Raising the cap on the so-called Market Stabilisation Scheme may also help stabilize the rupee, the person said, asking not to be identified because the matter is private. The currency, which plunged to a record on Thursday, gained 0.5 percent to 68.4075 a dollar at 10:45 a.m. in Mumbai. The yield on the benchmark note due September 2026 was up one basis point at 6.19 percent after dropping as low as 6.11 percent earlier.

Banks have been flush with cash after Prime Minister Narendra Modi banned 500 rupee and 1,000 rupee ($15) notes in a bid to curb graft and ordered people to deposit the money in banks. Lenders have accumulated about 6 trillion rupees in deposits and have been parking much of it with the Reserve Bank of India, triggering concern that the authority may fall short of bonds to manage its money-market operations.
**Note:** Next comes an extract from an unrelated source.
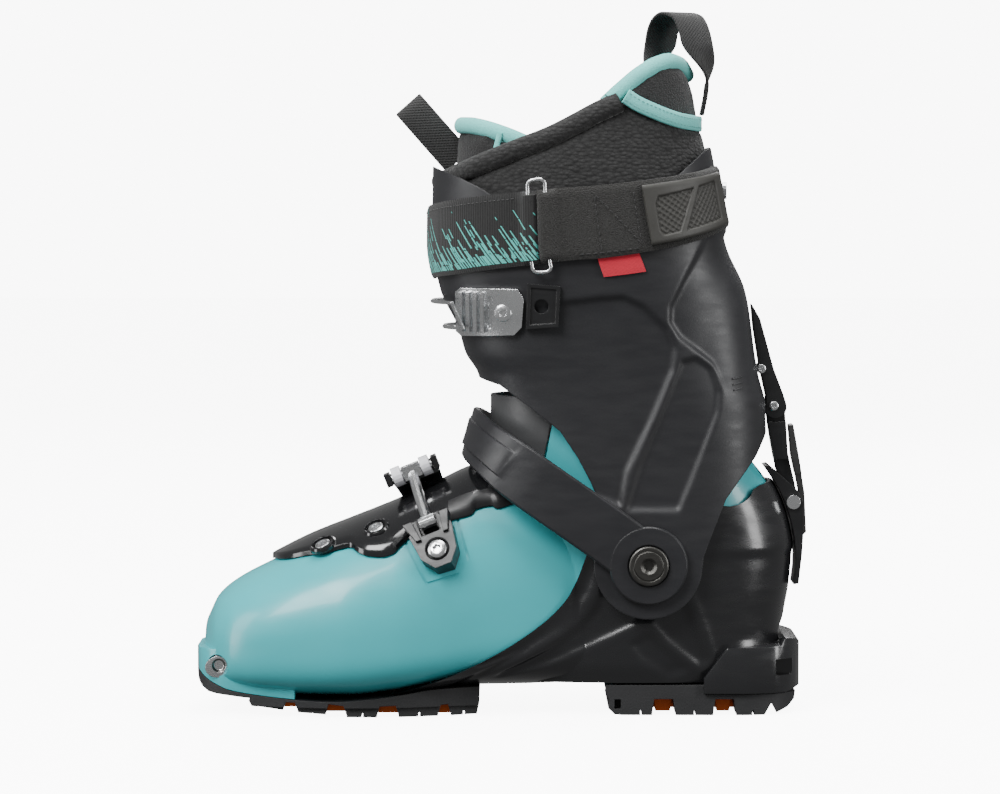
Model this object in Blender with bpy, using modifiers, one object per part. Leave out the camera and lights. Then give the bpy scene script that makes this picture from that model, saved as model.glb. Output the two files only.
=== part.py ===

For more on the central bank’s cash concerns, click here

For the year to March 2017, the government had agreed to issue 300 billion rupees of securities to the central bank under the MSS and the cap would be reviewed once the half-way mark was hit. As of June the government hadn’t issued any bonds, according to RBI data. Parliament would need to approve any change to the MSS limit, which is possible in the current session that started Nov. 16, the person said.

The Finance Ministry’s spokesman D.S. Malik wasn’t available for comment. The RBI’s spokeswoman couldn’t be reached on her mobile phone.